Top stories from our other markets:
Realogy is the biggest brokerage conglomerate in the country. And its stock is now worth under $5. Shares were down nearly 22 percent since the market opened after Realogy announced changes to a military referral program that will impact its 2020 earnings. Realogy shareholders have experienced a wild ride in recent months as investors react to the company’s efforts to stabilize its business, which has suffered in the face of competition, particularly from Compass.
Peppercorn Capital is looking to unload a West Loop development site air rights included as it invests in a neighboring area located in a federal Opportunity Zone. The Chicago investor has listed its 20,000-square-foot property and surrounding air rights for $10 million. Peppercorn plans to invest the profits from a sale into developing vacant land it owns at Kinzie Industrial Corridor.

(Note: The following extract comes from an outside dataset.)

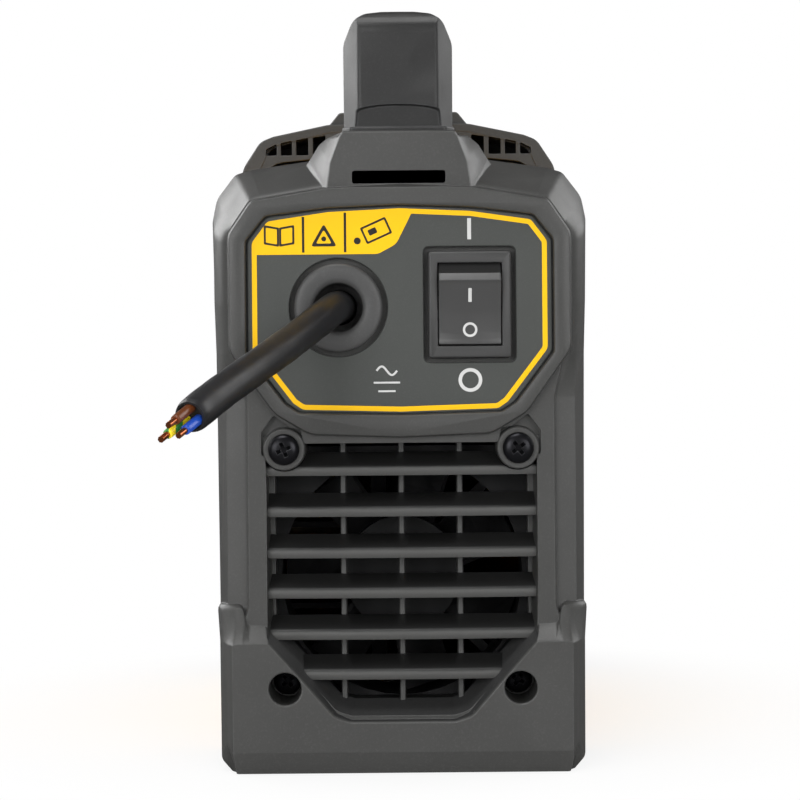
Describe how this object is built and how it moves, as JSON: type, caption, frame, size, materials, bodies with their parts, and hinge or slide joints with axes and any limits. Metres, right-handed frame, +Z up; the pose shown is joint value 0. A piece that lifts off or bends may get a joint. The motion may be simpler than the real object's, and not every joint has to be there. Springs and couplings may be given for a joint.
{
  "type": "stick welding inverter",
  "caption": "Compact stick welding inverter: yellow shell between dark grey end covers, top carrying handle, rocker mains switch, cable entry, louvred fan inlet and output sockets.",
  "frame": {"origin": "on the floor plane, at the middle of the base pan's underside", "axes": "+Z up; +Y towards the mains end with the cable, switch and air inlet; -Y towards the working end with the knob and output sockets; +X to the left when facing the mains end"},
  "size_m": [0.1257, 0.375, 0.2446],
  "materials": {
    "cover": "fine textured dark grey moulded plastic",
    "soft_grip": "soft matt black grip insert",
    "panel": "dark grey printed label with yellow border",
    "shell_yellow": "yellow powder coat",
    "zinc_steel": "zinc plated sheet",
    "black_plastic": "satin black plastic",
    "cable_rubber": "semi-gloss black rubber jacket",
    "core_brown": "brown core insulation",
    "core_blue": "blue core insulation",
    "core_green_yellow": "green and yellow core insulation",
    "switch_gloss": "satin black rocker",
    "display_window": "dark red tinted window",
    "led_green": "diffuse green lens",
    "led_amber": "diffuse amber lens",
    "board_green": "solder mask on glass fibre board",
    "knob_black": "black soft-touch knob with a white pointer",
    "aluminium": "extruded, natural",
    "brass": "turned brass",
    "ferrite": "dark sintered ferrite",
    "copper_winding": "enamelled copper winding with tape",
    "capacitor_sleeve": "shrink sleeve",
    "relay_case": "relay case",
    "black_steel": "black zinc plated"
  },
  "bodies": {
    "housing": {"rear_cover": "cover", "rear_grille": "cover", "front_cover": "cover", "handle": "cover", "handle_underside": "soft_grip", "rear_panel": "panel", "front_panel": "panel", "case_shell": "shell_yellow", "base_chassis": "zinc_steel", "cable_gland": "black_plastic", "gland_nut": "black_plastic", "power_cable": "cable_rubber", "core_line": "core_brown", "core_neutral": "core_blue", "core_earth": "core_green_yellow", "power_switch_body": "black_plastic", "fan_frame": "black_plastic", "display_window": "display_window", "display_module": "black_plastic", "led_power": "led_green", "led_warning": "led_amber", "control_board": "board_green", "current_potentiometer": "zinc_steel", "socket_negative_body": "black_plastic", "socket_positive_body": "black_plastic", "socket_negative_contact": "brass", "socket_positive_contact": "brass", "socket_negative_nut": "brass", "socket_positive_nut": "brass", "main_board": "board_green", "heatsink_left": "aluminium", "heatsink_right": "aluminium", "power_transistor_1": "black_plastic", "power_transistor_2": "black_plastic", "power_transistor_3": "black_plastic", "power_transistor_4": "black_plastic", "transformer_core": "ferrite", "transformer_winding": "copper_winding", "output_choke": "copper_winding", "bus_capacitor_1": "capacitor_sleeve", "bus_capacitor_2": "capacitor_sleeve", "bus_capacitor_3": "capacitor_sleeve", "bridge_rectifier": "black_plastic", "soft_start_relay": "relay_case", "rear_screw_1": "black_steel", "front_screw_1": "black_steel", "case_screw_1": "black_steel", "rear_screw_2": "black_steel", "front_screw_2": "black_steel", "case_screw_2": "black_steel", "rear_screw_3": "black_steel", "front_screw_3": "black_steel", "case_screw_3": "black_steel", "rear_screw_4": "black_steel", "front_screw_4": "black_steel", "case_screw_4": "black_steel"},
    "power_rocker": {"power_rocker": "switch_gloss"},
    "fan_rotor": {"fan_rotor": "black_plastic"},
    "current_knob": {"current_knob": "knob_black", "potentiometer_shaft": "aluminium"}
  },
  "joints": [
    {"name": "power_rocker", "type": "hinge", "parent": "housing", "child": "power_rocker", "pos_m": [-0.0212, 0.1269, 0.1415], "axis": [1, 0, 0], "range_deg": [0, 24]},
    {"name": "fan_spin", "type": "hinge", "parent": "housing", "child": "fan_rotor", "pos_m": [0, 0.0985, 0.0578], "axis": [0, 1, 0], "continuous": true},
    {"name": "current_adjust", "type": "hinge", "parent": "housing", "child": "current_knob", "pos_m": [0, -0.14, 0.122], "axis": [0, 1, 0], "range_deg": [-135, 135]}
  ]
}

Prolific Los Angeles investor and developer Onni Group is planning an 857-key hotel with a retail component in Glendale. The Canadian firm, which in June was approved to build a 60-story residential tower in Downtown, will add to the thousands of new hotel rooms scheduled to come online in the L.A. area in the next few years. The proposed hotel project will have two buildings and include 7,500 square feet of retail space.
Sunny Isles Beach has given preliminary approval to a moratorium on real estate development in an area with low- and mid-rise buildings on the west side of Collins Avenue. The ban includes an across from a high-rise row of oceanfront condo towers. The one-year moratorium is the latest phase of a controversial political response to alleged flaws in the city’s comprehensive land-use plan.